In his majority opinion, Justice Alito said it was not enough for non-members to get their money back in the next year's accounting.
"Here, for nonmembers who disagreed with the SEIU's electoral objectives, a refund provided after the union's objectives had already been achieved would be cold comfort," Alito said.
On the opt-in issue, Alito suggested that the common practice of requiring objectors to opt out became accepted despite its constitutional implications having never been fully explored by the court over decades of decisions in this area.
"By allowing unions to collect any fees from nonmembers and by permitting unions to use opt-out rather than opt-in schemes when annual dues are billed, our cases have substantially impinged upon the First Amendment rights of nonmembers," Alito said. "In the new situation presented here, we see no justification for any further impingement. The general rule—individuals should not be compelled to subsidize private groups or private speech—should prevail."
In his dissent, Justice Breyer noted that the "debate about public unions' collective-bargaining rights is currently intense" and that an "opt-in" requirement "can reduce union revenues significantly, a matter of considerable importance to the union."
"There is no good reason for the court suddenly to enter the debate, much less now to decide that the Constitution resolves it" by requiring the opt-in, Breyer said.
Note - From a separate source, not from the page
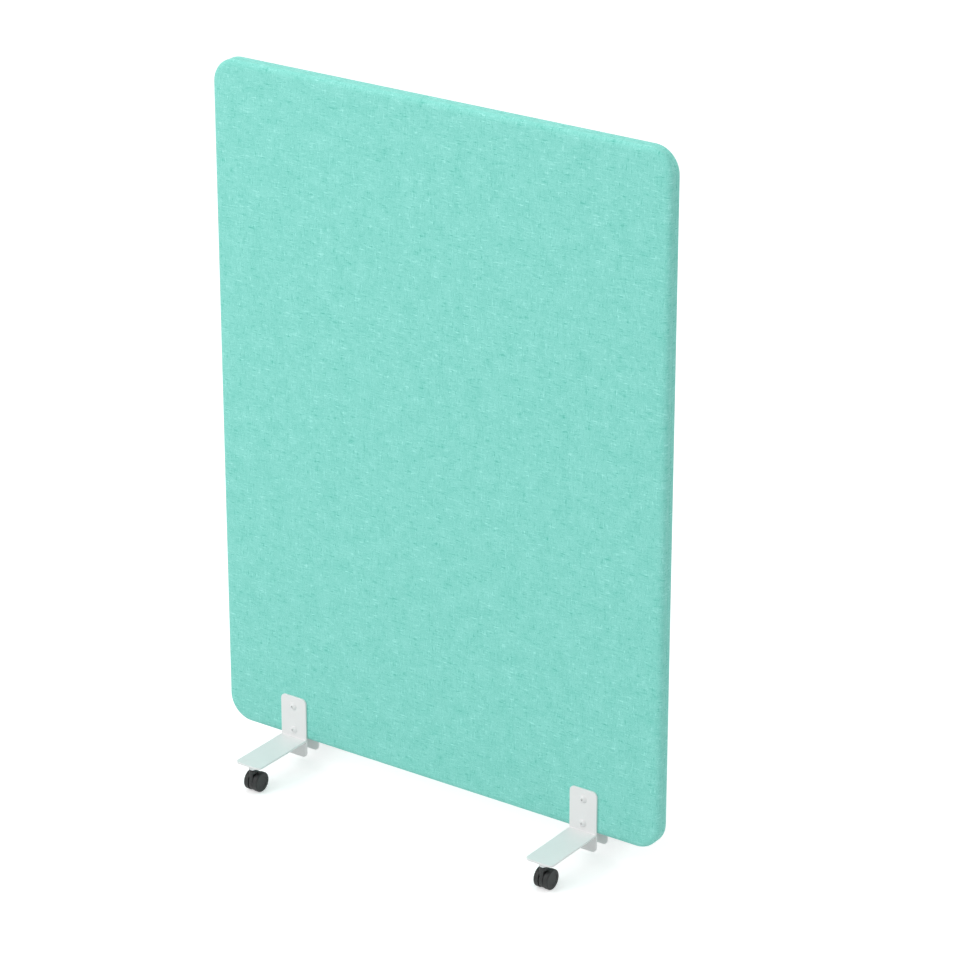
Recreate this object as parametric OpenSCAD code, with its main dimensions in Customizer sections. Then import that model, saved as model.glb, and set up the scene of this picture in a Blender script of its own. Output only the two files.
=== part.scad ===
// Acoustic divider screen: an upholstered panel on four flat steel feet with twin-wheel casters.
// Frame: X along the width, the front faces -Y, Z up, origin on the floor under the middle.

/* [Panel] */
// Width of the upholstered panel
panel_w = 1000; // [800:10:1400]
// Height of the upholstered panel
panel_h = 1350; // [1000:10:1800]
// Radius of the panel's four corners
corner_r = 50; // [40:1:80]
// Radius that rounds the panel's edge towards each face
edge_r = 8; // [5:0.5:8.5]
// How far the panel's underside hangs below the tops of the legs
panel_drop = 1; // [0:0.5:3]

/* [Upholstery] */
// Thickness of the fabric cover
fabric_t = 1.2; // [0.8:0.1:1.6]
// Thickness of the padding on each face
pad_t = 7.8; // [7:0.2:12]
// Play around the loose core board
core_play = 0.3; // [0.2:0.1:1]

/* [Frame] */
// Thickness of the wooden frame and the core
frame_t = 16; // [14:1:24]
// Width of the rails and stiles
rail_w = 45; // [40:1:60]
// Length of each arm of a corner block
corner_arm = 95; // [88:1:130]
// Diameter of the frame dowels
dowel_d = 8; // [6:0.5:9]
// Length of the frame dowels
dowel_l = 40; // [30:1:50]
// Distance between the two dowels of a joint
dowel_pitch = 22; // [16:1:26]
// Height of the blocks that the feet bolt through
foot_block_h = 60; // [50:1:100]
// How far a foot block runs past the upright on each side
foot_block_side = 10; // [5:1:30]

/* [Feet] */
// Distance from the panel's side to the middle of each foot
foot_inset = 162; // [120:1:240]
// Width of the uprights and legs
plate_w = 60; // [50:1:80]
// Thickness of the steel plate
plate_t = 4; // [3:0.5:6]
// Radius of the plate corners
plate_r = 10; // [4:0.5:12]
// Rounding of the plates' edges
plate_edge = 0.8; // [0.4:0.1:1.2]
// Height of each upright
upright_h = 125; // [115:1:150]
// How far the upright hangs below the leg's underside
upright_drop = 34; // [24:1:40]
// Length of each leg in front of its upright
leg_l = 148; // [120:1:220]
// Leg size of the weld under each leg
weld_leg = 3; // [2:0.5:5]
// Radius of the fillet between each leg and its upright
fillet_r = 2; // [1:0.5:4]
// Height of the lower screw above the leg's top
screw_low = 16; // [13:0.5:20]
// Distance between the two screws of a foot
screw_pitch = 50; // [44:1:56]

/* [Foot screws] */
// Thread diameter of the foot screws
screw_d = 8; // [6:0.5:8.5]
// Length of a screw's shank
screw_l = 30; // [24:1:34]
// Diameter of the button heads
head_d = 16; // [13:0.5:18]
// Height of the button heads
head_h = 4.4; // [3:0.2:6]
// Width across the flats of the head's socket
socket_af = 5; // [4:0.5:6]
// Depth of the head's socket
socket_depth = 2.6; // [1.5:0.1:2.8]
// Outer diameter of the sleeve nut
sleeve_d = 10; // [9.5:0.1:10.5]
// Length of the sleeve nut's barrel
sleeve_l = 36; // [30:1:40]
// Outer diameter of the bushings through the panel
bushing_d = 14; // [12.5:0.5:18]

/* [Casters] */
// Height from the floor to the leg's underside
caster_h = 60; // [58:1:75]
// Diameter of the wheels
wheel_d = 40; // [36:1:41]
// Width of each wheel
wheel_w = 10.5; // [9:0.5:13]
// Distance between the two wheels of a caster
wheel_gap = 10.6; // [10:0.2:14]
// How far the axle trails behind the swivel axis
trail = 10; // [8:0.5:14]
// Distance from the leg's end to the swivel axis
caster_inset = 17.5; // [14:0.5:30]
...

Patrick Semmens, vice president of the National Right to Work Legal Defense Foundation, a Springfield, Va.-based group that represented the non-union members who objected to the special assessment, said the decision "moves the ball forward" for his group's objectives.
"We don't think employees should be forced to pay dues or fees at all," Semmens said. "We wouldn't have been surprised if the court had ruled more narrowly."
Jim Zamora, a spokesman of the SEIU's Local 1000, the California unit involved in the case, told the Sacramento Bee that "unfortunately, this decision continues the attack on the right of public-sector workers to act collectively to impact their workplace on important issues."
Representatives of the NEA didn't respond to requests for comment.